Uniform Channel Pruning

One is the uniform layer pruning, which means the user can set each convolution layer pruned with an uniform pruning ratio by --cp_prune_option=uniform and set the ratio (eg. making the ratio 0.5) by --cp_uniform_preserve_ratio=0.5. Note that for a layer, if both of pruning ratio of the layer and its previous layer are 0.5, the real preserved FLOPs are 1/4 of original FLOPs. Because channel pruning only prune the c_out channels of the convolution and c_in channels of the next convolution, if both c_in and c_out channels are pruned by 0.5, it will preserve only 1/4 of original computation cost. For a layer by layer convolution networks without residual blocks, if the user set cp_uniform_preserve_ratio to 0.5, the whole model will be the 0.25 computation of the original model. However for the residual networks, some convolutions can only prune their c_in or c_out channels, which means the total preserved computation ratio may be much greater than 0.25.

Example:

$ ./scripts/run_seven.sh nets/resnet_at_cifar10_run.py \
    --learner channel \
    --batch_size_eval 64 \
    --cp_uniform_preserve_ratio 0.5 \
    --cp_prune_option uniform \
    --resnet_size 20

List Channel Pruning

Another pruning option is pruning the corresponding layer with ratios listed in a named ratio.list file, the file name of which can be set by --cp_prune_list_file option. the ratio value must be separated by a comma. User can set --cp_prune_option=list to prune the model by list ratios.
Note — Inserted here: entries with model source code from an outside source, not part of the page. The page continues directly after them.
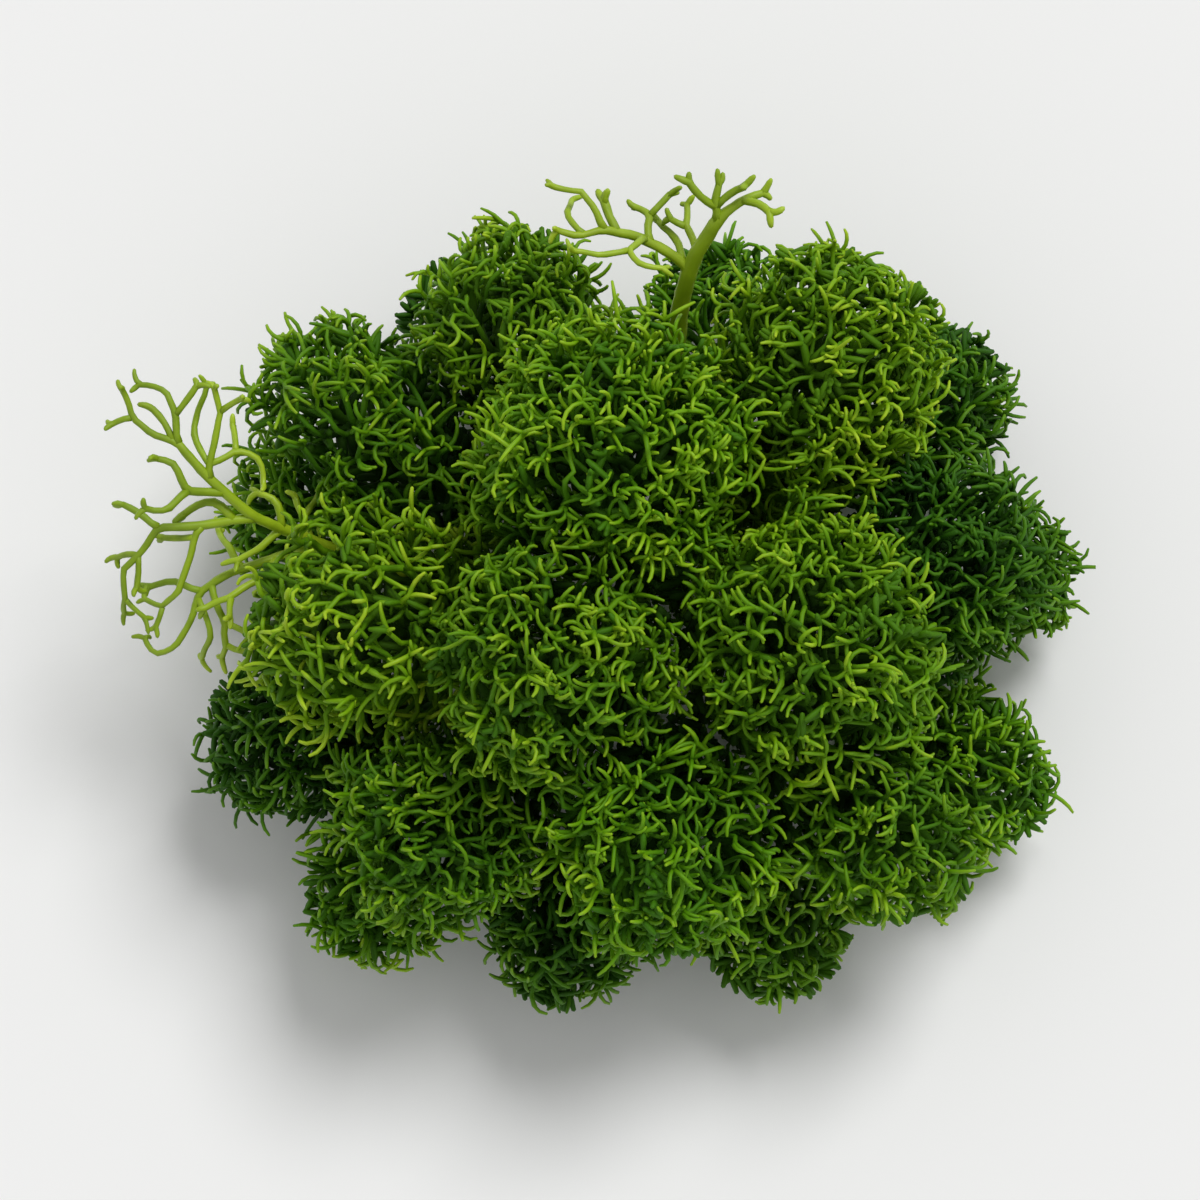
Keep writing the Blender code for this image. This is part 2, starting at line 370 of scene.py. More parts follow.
def smoothed(P, parent, kids, fixed, rounds=2):
    P = P.copy()
    inner = np.array([i for i in range(1, len(P)) if kids[i] and i >= fixed])
    if not len(inner):
        return P
    flat = np.concatenate([np.array(kids[i]) for i in inner])
    owner = np.concatenate([np.full(len(kids[i]), k) for k, i in enumerate(inner)])
    number = np.bincount(owner, minlength=len(inner))
    for _ in range(rounds):
        mean = np.stack([np.bincount(owner, P[flat, k], minlength=len(inner)) for k in range(3)], -1)
        mean /= number[:, None]
        P[inner] = 0.5 * P[inner] + 0.25 * P[parent[inner]] + 0.25 * mean
    return P


def runs_of(kids, weight):
    """Runs of points from one fork to a tip, going on through forks by the weightier
    limb, each with the fork that it starts in first."""
    runs = []
    starts = [(0, None)]
    while starts:
        at, before = starts.pop()
        run = [] if before is None else [before]
        while True:
            run.append(at)
            if not kids[at]:
                break
            ordered = sorted(kids[at], key=lambda k: -weight[k])
            for child in ordered[1:]:
                starts.append((child, at))
            at = ordered[0]
        runs.append(run)
    return runs


def resampled(points, values, spacing):
    """A smooth curve through the points, at about the spacing, with the values along it."""
    length = np.concatenate([[0], np.cumsum(np.linalg.norm(np.diff(points, axis=0), axis=1))])
    count = max(2, int(round(length[-1] / spacing)) + 1)
    at = np.linspace(0, length[-1], count)
    if len(points) == 2:
        u = (at / max(length[-1], 1e-9))[:, None]
        return points[0] * (1 - u) + points[1] * u, values[0] * (1 - u) + values[1] * u
    k = np.clip(np.searchsorted(length, at, side="right") - 1, 0, len(points) - 2)
    u = ((at - length[k]) / np.maximum(length[k + 1] - length[k], 1e-9))[:, None]
    p1, p2 = points[k], points[k + 1]
    p0 = np.where((k > 0)[:, None], points[np.maximum(k - 1, 0)], 2 * p1 - p2)
    last = (k + 2 < len(points))[:, None]
    p3 = np.where(last, points[np.minimum(k + 2, len(points) - 1)], 2 * p2 - p1)
    curve = 0.5 * (2 * p1 + (p2 - p0) * u + (2 * p0 - 5 * p1 + 4 * p2 - p3) * u * u + (3 * p1 - p0 - 3 * p2 + p3) * u ** 3)
    return curve, values[k] * (1 - u) + values[k + 1] * u


# ---------------------------------------------------------------- tubes

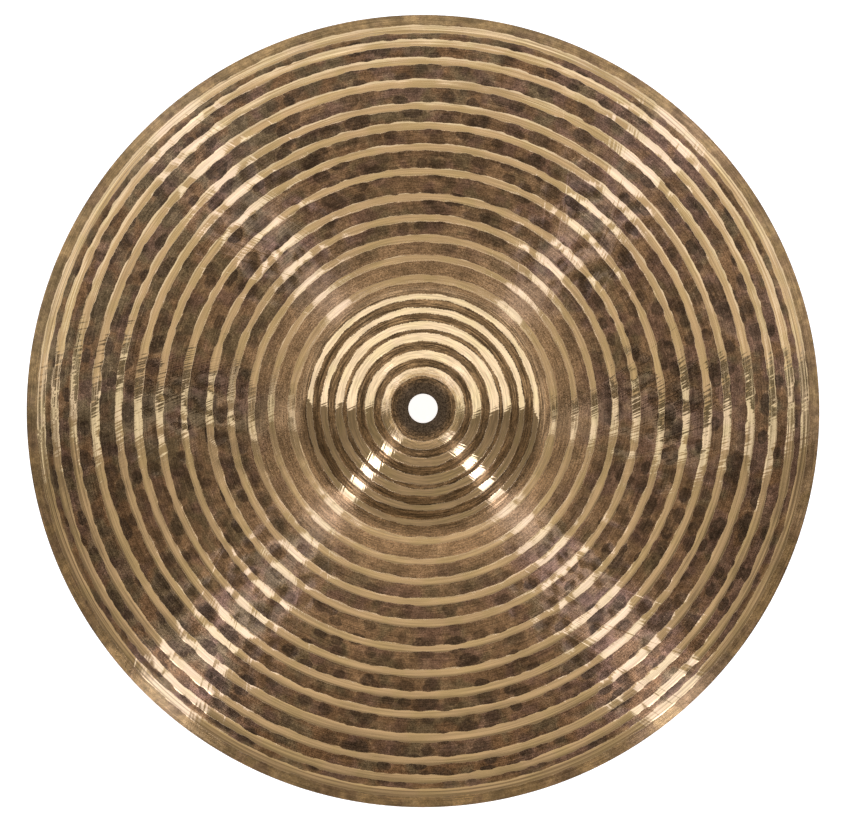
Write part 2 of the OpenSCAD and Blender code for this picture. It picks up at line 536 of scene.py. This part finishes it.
def applyNodes(piece, tree, values):
    # Runs the tree on the piece and keeps the result as its plain mesh.
    modifier = piece.modifiers.new("spinAndHammer", "NODES")
    modifier.node_group = tree
    for item in tree.interface.items_tree:
        if item.item_type == "SOCKET" and item.in_out == "INPUT" and item.name in values:
            modifier[item.identifier] = values[item.name]
    graph = bpy.context.evaluated_depsgraph_get()
    mesh = bpy.data.meshes.new_from_object(
        piece.evaluated_get(graph), preserve_all_data_layers=True, depsgraph=graph)
    mesh.name = piece.name
    piece.modifiers.remove(modifier)
    piece.data = mesh


# Colours are linear.
skinLook = {
    "rawBell": (0.14, 0.075, 0.029, 1),
    "rawInner": (0.295, 0.168, 0.076, 1),
    "rawMiddle": (0.203, 0.112, 0.052, 1),
    "rawOuter": (0.154, 0.077, 0.032, 1),
    "rawOlive": (0.128, 0.085, 0.04, 1),
    "rawPlum": (0.147, 0.077, 0.045, 1),
    # Pale patches in the raw skin, and the painted highlight on the hammer marks' lips.
    "rawPale": (0.4, 0.25, 0.125, 1),
    "markDark": (0.056, 0.033, 0.018, 1),
    "lathed": (0.585, 0.378, 0.188, 1),
    "lathedDeep": (0.54, 0.36, 0.164, 1),
    "rawRim": (0.285, 0.168, 0.067, 1),
    # The painted shade at the outer edge of each band on the bow.
    "bandEdge": (0.3, 0.185, 0.085, 1),
    # A burr along the bands' edges, painted lighter than the band as a painted highlight.
    "burr": (0.7, 0.5, 0.29, 1),
    "cup": (0.082, 0.05, 0.025, 1),
    "grazing": (0.5, 0.4, 0.3, 1),      # the tint of what it mirrors when seen from beside
}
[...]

Example: Add list 1.0, 0.1875, 0.1875, 0.1875, 0.1875, 0.1875, 0.1875, 0.1875, 1.0, 0.25, 1.0, 0.25, 0.21875, 0.21875, 0.21875, 1.0, 0.5625, 1.0, 0.546875, 0.546875, 0.546875, 1 in ./ratio.list

$ ./scripts/run_seven.sh nets/resnet_at_cifar10_run.py \
    --learner channel \
    --batch_size_eval 64 \
    --cp_prune_option list \
    --cp_prune_list_file ./ratio.list \
    --resnet_size 20

Automatic Channel Pruning

The last one pruning option is searching better pruning ratios by reinforcement learning and you only need to give a value which represents what the ratio of total FLOPs/Computation you wants the compressed model preserve. You can set --cp_prune_option=auto and set a preserve ratio number such as --cp_preserve_ratio=0.5. User can also use cp_nb_rlouts_min to control reinforcement learning warm up iterations, which means the RL agent start to learn after the iterations, the default value is 50. User can also use cp_nb_rlouts to control the total iteration RL agent to search, the default value is 200. If the user want to control other parameters of the agents, please refer to the reinforcement component page.

Example:

$ ./scripts/run_seven.sh nets/resnet_at_cifar10_run.py \
    --learner channel \
    --batch_size_eval 64 \
    --cp_preserve_ratio 0.5 \
    --cp_prune_option auto \
    --resnet_size 20

Channel pruning parameters

The implementation of the channel pruning use Lasso algorithm to do channel selection and linear regression to do feature map reconstruction. During these two phases, sampling is done on the feature map to reduce computation cost. The users can use --cp_nb_points_per_layer to set how many sampling points on each layer are taken, the default value is 10. For some dataset, if the images contain too many zero pixels (eg. black color), the value should be greater. The users can also set using how many batches to do channel selection and feature reconstruction by cp_nb_batches, the default value is 60. Small value of cp_nb_batches may cause over-fitting and large value may slow down the solving speed, so a good value depends on the nets and dataset. For more practical usage, user may consider make the channel number of each layer is the quadruple for fast inference of mobile devices. In this case, user can set --cp_quadruple to True to make the compressed model have a quadruple number of channels.

Distilling

Distilling is an effective approach to improve the final accuracy of compressed model with PocketFlow in most situations of classification. User can set --enbl_dst=True to enable distilling.

Group Tuning

As introduced above, group tuning was proposed by the PocketFlow team and finding it is very useful to improve the performance of model compression. In PocketFlow, users can set --cp_finetune=True to enable group fine-tuning and set the group number by --cp_list_group, the default value is 1000. There is a trade-off between the small value and large value, because if the value is 1, PocketFlow will prune convolution and fine-tune/re-train by each layer, which may have better effect but be more time-consuming. If we set the value large, the function will be less effective. User can also set the number of iterations to fine-tune by setting cp_nb_iters_ft_ratio which mean the ratio the total iterations to be used in fine-tuning. The learning rate of fine-tuning can be set by cp_lrn_rate_ft.